What does your mother have to do with being an entrepreneur or screenwriter?
He says that like any great explorer, you need a great compass pointing you to true north on days when you go astray. For Helderman, that compass has been his mother. “I’ve been able to define my life and look back at the reflection points and moments when there were multiple paths to take and the choice that was taken was not my first impulse, but by guidance and thoughtfulness.”
He cites Mahatma Gandhi’s relationship with his mother. “When Gandhi, himself, looked back on his life, he reflected on the relationship he had with his mother and their daily conversations that lead him to a style of leadership and empathy that shaped the entire foundation for how he lead for his entire life.”
Helderman also cites Bill and Melinda Gates, “They remembered discussions with their moms, who recognized where they were on their life map, that it was no longer important to ship the next piece of software, or edge out the next competitor, but it was time to lead their own path with the Bill and Melinda Gates Foundation.”
Helderman says he understands not everyone has a great relationship with their mother, but he challenges you to find someone in your life that can be a compass, “a guiding light” for you.

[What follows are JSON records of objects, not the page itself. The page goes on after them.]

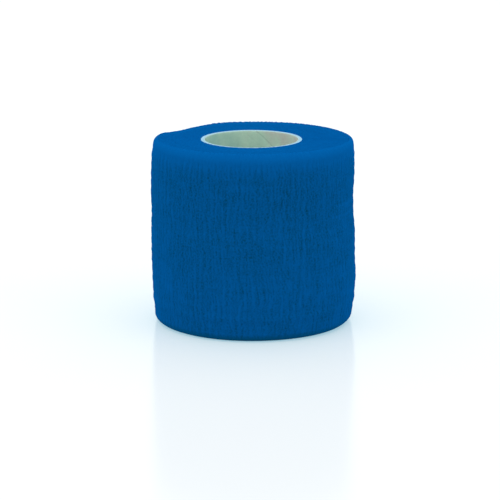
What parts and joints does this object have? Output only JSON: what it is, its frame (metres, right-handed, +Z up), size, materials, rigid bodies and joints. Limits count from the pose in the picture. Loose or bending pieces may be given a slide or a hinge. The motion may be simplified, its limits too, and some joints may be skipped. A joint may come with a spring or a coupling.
{
  "type": "cohesive bandage roll",
  "caption": "Roll of blue crinkled cohesive crepe bandage wound on an open paper core, standing on its end.",
  "frame": {"origin": "on the surface that the roll stands on, under the middle of its outline", "axes": "+Z up along the core, -Y towards the side that the picture shows, +X to that view's right"},
  "size_m": [0.0556, 0.0554, 0.05],
  "materials": {
    "crepe": "matt crinkled non-woven crepe, slightly tacky",
    "core_paper": "uncoated spiral-wound paper with a pale cut rim"
  },
  "bodies": {
    "root": {"bandage_roll": "crepe", "core_tube": "core_paper"}
  },
  "joints": []
}
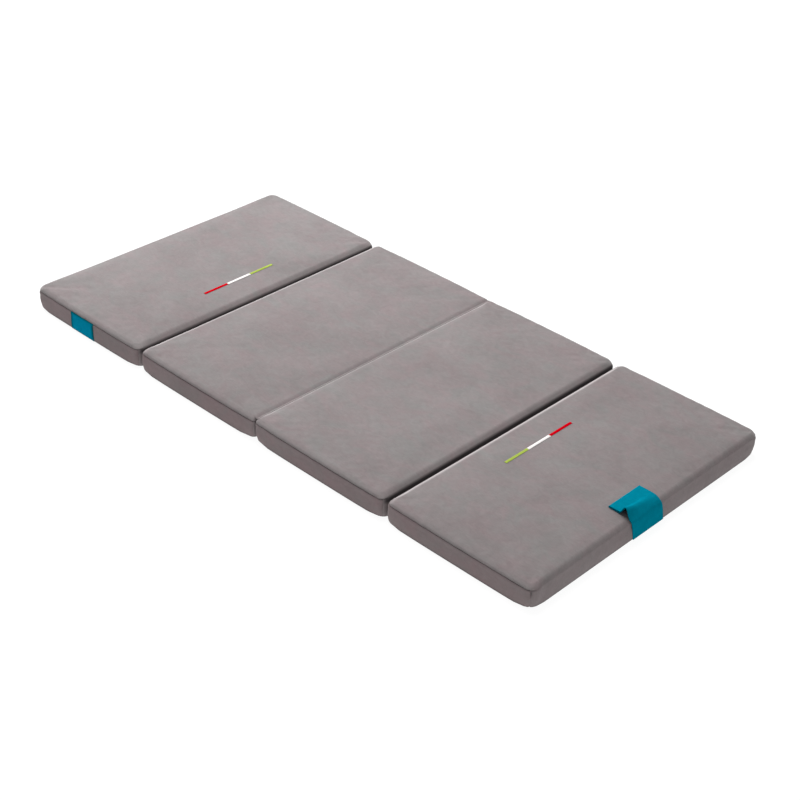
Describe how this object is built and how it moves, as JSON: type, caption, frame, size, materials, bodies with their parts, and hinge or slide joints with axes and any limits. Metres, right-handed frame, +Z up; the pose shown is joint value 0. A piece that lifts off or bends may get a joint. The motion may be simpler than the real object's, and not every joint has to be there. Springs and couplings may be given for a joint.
{
  "type": "folding mattress",
  "caption": "Thin folding mattress of foam panels in zipped fabric covers, joined by cloth folds that close it into a flat stack, with a fabric closing strap.",
  "frame": {"origin": "on the floor under the middle of the whole mattress, on the middle fold line", "axes": "+X along the length to the strap's end, +Y across to the zip side, +Z up"},
  "size_m": [1.2013, 0.6044, 0.0629],
  "materials": {
    "velour": "short brushed pile, matt, warm grey",
    "side_cloth": "short brushed pile, matt, warm grey",
    "base_cloth": "plain woven cloth, matt",
    "foam": "open-cell foam, matt",
    "fold_tape": "woven tape, matt",
    "ribbon_red": "woven ribbon, satin",
    "ribbon_white": "woven ribbon, satin",
    "ribbon_green": "woven ribbon, satin",
    "label": "woven label, satin, bare",
    "strap": "woven webbing, satin",
    "hooks": "hook tape",
    "zip_tape": "woven zip tape with moulded teeth",
    "zip_metal": "satin lacquered zinc"
  },
  "bodies": {
    "panel_1": {"foam_slab_1": "foam", "top_cover_1": "velour", "near_side_1": "side_cloth", "far_side_1": "side_cloth", "base_cloth_1": "base_cloth", "zip_upper_1": "zip_tape", "zip_lower_1": "zip_tape", "fold_tape_12_low": "fold_tape", "ribbon_1_red": "ribbon_red", "ribbon_1_white": "ribbon_white", "ribbon_1_green": "ribbon_green", "label": "label"},
    "panel_2": {"foam_slab_2": "foam", "top_cover_2": "velour", "near_side_2": "side_cloth", "far_side_2": "side_cloth", "base_cloth_2": "base_cloth", "zip_upper_2": "zip_tape", "zip_lower_2": "zip_tape", "fold_tape_12_high": "fold_tape", "fold_tape_23_low": "fold_tape"},
    "panel_3": {"foam_slab_3": "foam", "top_cover_3": "velour", "near_side_3": "side_cloth", "far_side_3": "side_cloth", "base_cloth_3": "base_cloth", "zip_upper_3": "zip_tape", "zip_lower_3": "zip_tape", "fold_tape_23_high": "fold_tape", "fold_tape_34_low": "fold_tape"},
    "panel_4": {"foam_slab_4": "foam", "top_cover_4": "velour", "near_side_4": "side_cloth", "far_side_4": "side_cloth", "base_cloth_4": "base_cloth", "zip_upper_4": "zip_tape", "zip_lower_4": "zip_tape", "fold_tape_34_high": "fold_tape", "ribbon_4_red": "ribbon_red", "ribbon_4_white": "ribbon_white", "ribbon_4_green": "ribbon_green"},
    "strap_low": {"strap_lower": "strap"},
    "strap_end": {"strap_flap": "strap", "hook_pad": "hooks"},
    "slider_1": {"zip_slider_1": "zip_metal"},
    "pull_1": {"zip_pull_1": "zip_metal"},
    "slider_2": {"zip_slider_2": "zip_metal"},
    "pull_2": {"zip_pull_2": "zip_metal"},
    "slider_3": {"zip_slider_3": "zip_metal"},
    "pull_3": {"zip_pull_3": "zip_metal"},
    "slider_4": {"zip_slider_4": "zip_metal"},
    "pull_4": {"zip_pull_4": "zip_metal"}
  },
  "joints": [
    {"name": "fold_1_2", "type": "hinge", "parent": "panel_2", "child": "panel_1", "pos_m": [-0.3, 0, -0.0003], "axis": [0, -1, 0], "range_deg": [0, 180]},
    {"name": "fold_2_3", "type": "hinge", "parent": "panel_2", "child": "panel_3", "pos_m": [0, 0, 0.0462], "axis": [0, -1, 0], "range_deg": [0, 178]},
    {"name": "fold_3_4", "type": "hinge", "parent": "panel_3", "child": "panel_4", "pos_m": [0.3, 0, -0.0003], "axis": [0, 1, 0], "range_deg": [0, 180]},
    {"name": "strap_swing", "type": "hinge", "parent": "panel_4", "child": "strap_low", "pos_m": [0.6008, -0.009, 0.002], "axis": [0, 1, 0], "range_deg": [0, 160]},
    {"name": "strap_bend", "type": "hinge", "parent": "strap_low", "child": "strap_end", "pos_m": [0.59768, -0.015, 0.04278], "axis": [0, 1, 0], "range_deg": [0, 90]},
    {"name": "zip_slide_1", "type": "slide", "parent": "panel_1", "child": "slider_1", "axis": [1, 0, 0], "range_m": [0, 0.217]},
    {"name": "zip_pull_swing_1", "type": "hinge", "parent": "slider_1", "child": "pull_1", "pos_m": [-0.5585, 0.3007, 0.021], "axis": [0, 0, 1], "range_deg": [0, 180]},
    {"name": "zip_slide_2", "type": "slide", "parent": "panel_2", "child": "slider_2", "axis": [1, 0, 0], "range_m": [0, 0.217]},
    {"name": "zip_pull_swing_2", "type": "hinge", "parent": "slider_2", "child": "pull_2", "pos_m": [-0.2585, 0.3007, 0.021], "axis": [0, 0, 1], "range_deg": [0, 180]},
    {"name": "zip_slide_3", "type": "slide", "parent": "panel_3", "child": "slider_3", "axis": [1, 0, 0], "range_m": [0, 0.217]},
    {"name": "zip_pull_swing_3", "type": "hinge", "parent": "slider_3", "child": "pull_3", "pos_m": [0.0415, 0.3007, 0.021], "axis": [0, 0, 1], "range_deg": [0, 180]},
    {"name": "zip_slide_4", "type": "slide", "parent": "panel_4", "child": "slider_4", "axis": [1, 0, 0], "range_m": [0, 0.217]},
    {"name": "zip_pull_swing_4", "type": "hinge", "parent": "slider_4", "child": "pull_4", "pos_m": [0.3415, 0.3007, 0.021], "axis": [0, 0, 1], "range_deg": [0, 180]}
  ]
}
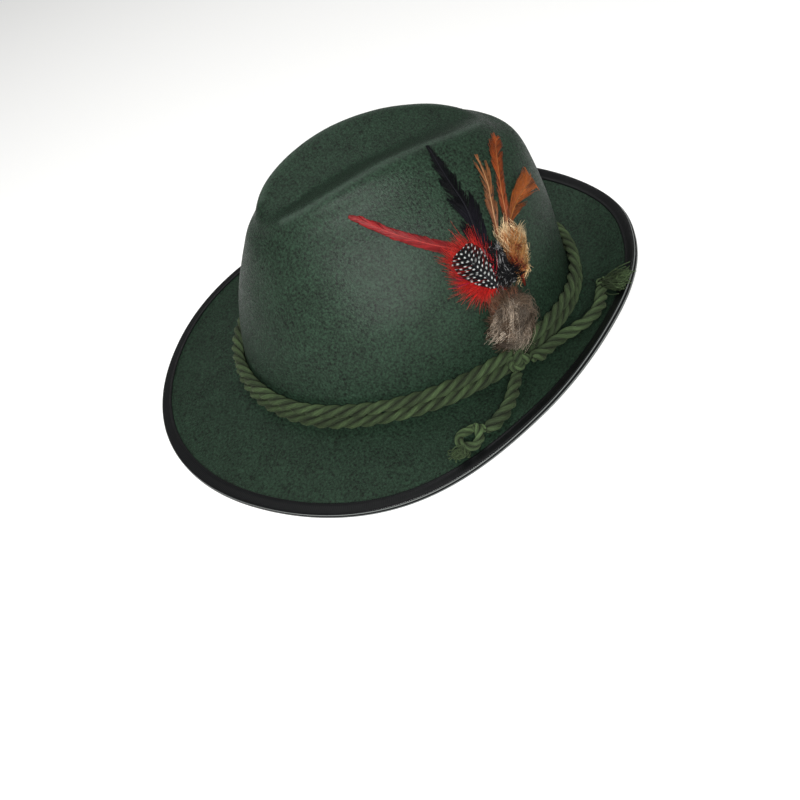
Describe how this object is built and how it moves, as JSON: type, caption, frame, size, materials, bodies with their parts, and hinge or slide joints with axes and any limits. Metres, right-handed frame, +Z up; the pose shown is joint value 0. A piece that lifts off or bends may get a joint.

This is essential in the film industry because there are so many people trying to take advantage of writers. Whether it’s asking writers to work for free or trying to sell writers things they may not need, always use caution and run important decisions by your “compass” before moving forward.
Helderman says he uses three core principles to find success. The first is to do things repetitively.
“Like anyone who’s an athlete or owns a business, you find that by doing things repetitively they become part of your routine and sets you on course.”
For screenwriters, that translates to writing regularly. It’s easy to procrastinate so it’s a good idea to build writing time into your schedule. If you write with regularity, it will become part of your routine. If you’re a genre writer, say comedy or horror for instance, it’s also important to regularly watch new and old films in your genre. It also goes for pitching. Don’t wait to practice pitching until you have a meeting set, practice pitching regularly with your friends or partner.
Learn how to train yourself to be ready for screenwriting success with this free guide.
Helderman’s second principle for success is to do important things first thing in the morning.
“I’ve always subscribed to this notion of grabbing the day by the morning and setting that course forward,” says Helderman, calling the morning, “the Zen before the jackhammer.”
For screenwriters it’s the same advice – use your mornings thoughtfully. If you’re like me and feel most creative at night, use your mornings for the business side of things. Do research, send emails to agents and managers, or hop on the phone with a producer, all before noon.
Helderman’s third principle is to have the self-confidence to admit when you’re lost.
“The best CEOs, the best founders, we’re lead to believe, have all the answers. I assure you, they absolutely do not. They have great folks around them who are there defining the needle of that compass.”
Screenwriters also need a team of great folks around them. Whether it’s a writers group, or a friend you met in a writing class, always get feedback on your screenplay before sending it to industry professionals or competitions. You can always offer to do a “screenplay exchange” where you swap screenplays with another writer and give each other feedback.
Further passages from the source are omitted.